A pushup challenge on the showroom floor. Yoga classes. Monthly lunch-and-learns on various health topics. Step challenges. Quarterly wellness newsletters that feature recipes and highlight employee health successes.

These initiatives are part of the culture at Fred Beans Automotive Group of Doylestown, Pa., which has its own part-time wellness coordinator, Andrea Volm. The group’s focus on healthy living has many benefits, company leaders say — from boosting employee performance and morale to serving as a tool for recruitment and retention — and the effort has led to healthier employees, driving down annual increases to health insurance.

“We know that taking care of yourself mentally, spiritually and physically actually brings along a better employee,” said Beth Beans Gilbert, the group’s vice president. “We know it’s not just about being a great employee, that you have to have all these other things in place to really be successful.”

Gilbert said she and her father, group founder and President Fred Beans, have long held an interest in health and wellness. For his 80th birthday in 2019, Fred Beans, now 82, led an employee pushup competition, completing dozens of them.

The group for years conducted biometric health screenings and offered programs such as Weight Watchers. But Gilbert wanted to do more to educate her 1,720 employees about healthier lifestyles. She had worked with Volm, a personal trainer, after breaking her foot a few years ago, and the two realized their philosophies on health and wellness were a match.

Volm started working with Fred Beans in January 2018 as a consultant and became a dealership group employee in March 2020, right as the coronavirus pandemic struck.

While the pandemic delayed some plans, Volm said buy-in and staff participation in the wellness programming is growing.

Many of the on-site classes and workouts went virtual during the pandemic. A weight-loss challenge garnered 85 participants, and a June step challenge was a success, with one store having 28 of its 45 employees counting their steps, Volm said.

Volm said she has taken some of what Fred Beans was offering — such as lunch-and-learn sessions on topics including joint health, or jeans days, when employees pay a few dollars to wear jeans in recognition of and to benefit a health concern such as prostate cancer — and doubled their frequency each month.

“We try to get a lot of different areas of health and wellness, too,” Volm said. “So we’re not always targeting causes that are directly related to physical health, but also mental health. We do awareness on financial health and well-being.”

A staff member at each Fred Beans location was tapped to become that store’s on-site healthy-living coordinator with whom Volm works and to whom employees can reach out with questions.

Employees also receive annual healthy-living activity cards that encourage participation in activities such as health fairs and workouts. Depending on quarterly participation, staff members can earn up to $150 a year, Volm said. Employees also can earn a $10 gift card to a Wawa convenience store for participating in a 30-day fitness challenge. Each month, the group shares an employee health highlight, and quarterly Fred’s Healthy BeansTalk newsletters are mailed to employees’ homes.

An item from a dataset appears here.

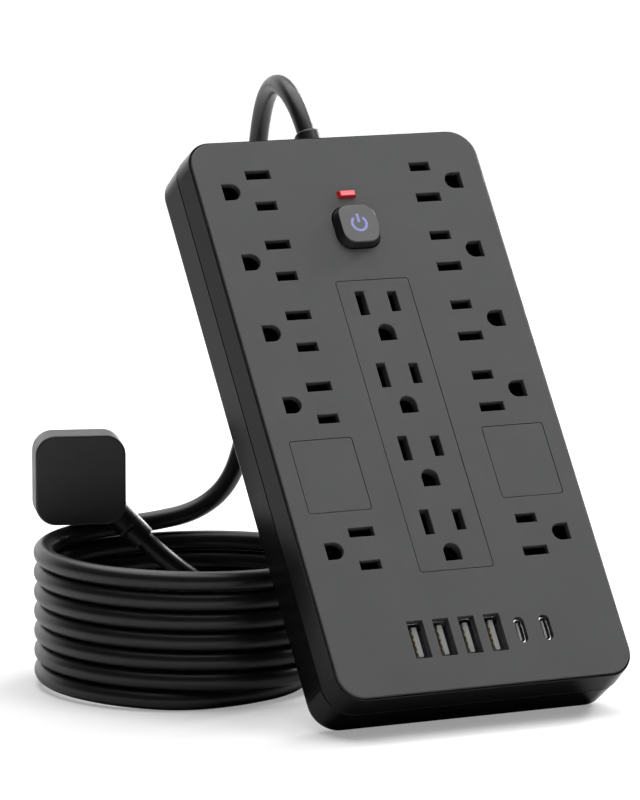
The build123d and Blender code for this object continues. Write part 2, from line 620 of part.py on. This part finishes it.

Volm also created 10-minute exercise videos to encourage employee movement at individualized levels and pace.

“We have employees sit at a desk, we have employees that are on their feet all day, [and] we have employees that work with their hands all day,” she said.

Fred Beans TV programming that plays at group locations features work anniversaries and automaker news, interspersed with yoga classes, health reminders and information about the benefits of certain foods.

“It’s in your face all the time,” Gilbert said.

There also are financial incentives for employees to visit the doctor and dentist and to get cancer screenings.

Employees who get a free, in-network annual physical and complete certain screenings receive a $140-per-month credit off the cost of their health insurance, Gilbert said.

Gilbert said having a wellness coordinator is a unique benefit and a tool for recruiting and employee retention for the group, which has 32 locations, including 21 dealerships and a large parts warehouse. The company was named one of the Philadelphia Business Journal’s 2021 Healthiest Employers in the Greater Philadelphia Region.

Fred Beans, which sold 13,377 new vehicles and 11,810 used vehicles last year and is tracking to sell a combined 31,000 vehicles in 2021, switched to a self-insured health plan about four years ago. Gilbert said she keeps an eye on employee participation in the healthy-living programming and on the group’s insurance costs.
“Each year I have an increase from our health insurance,” Gilbert said. “But the healthier that we are, the [less] my increase is.”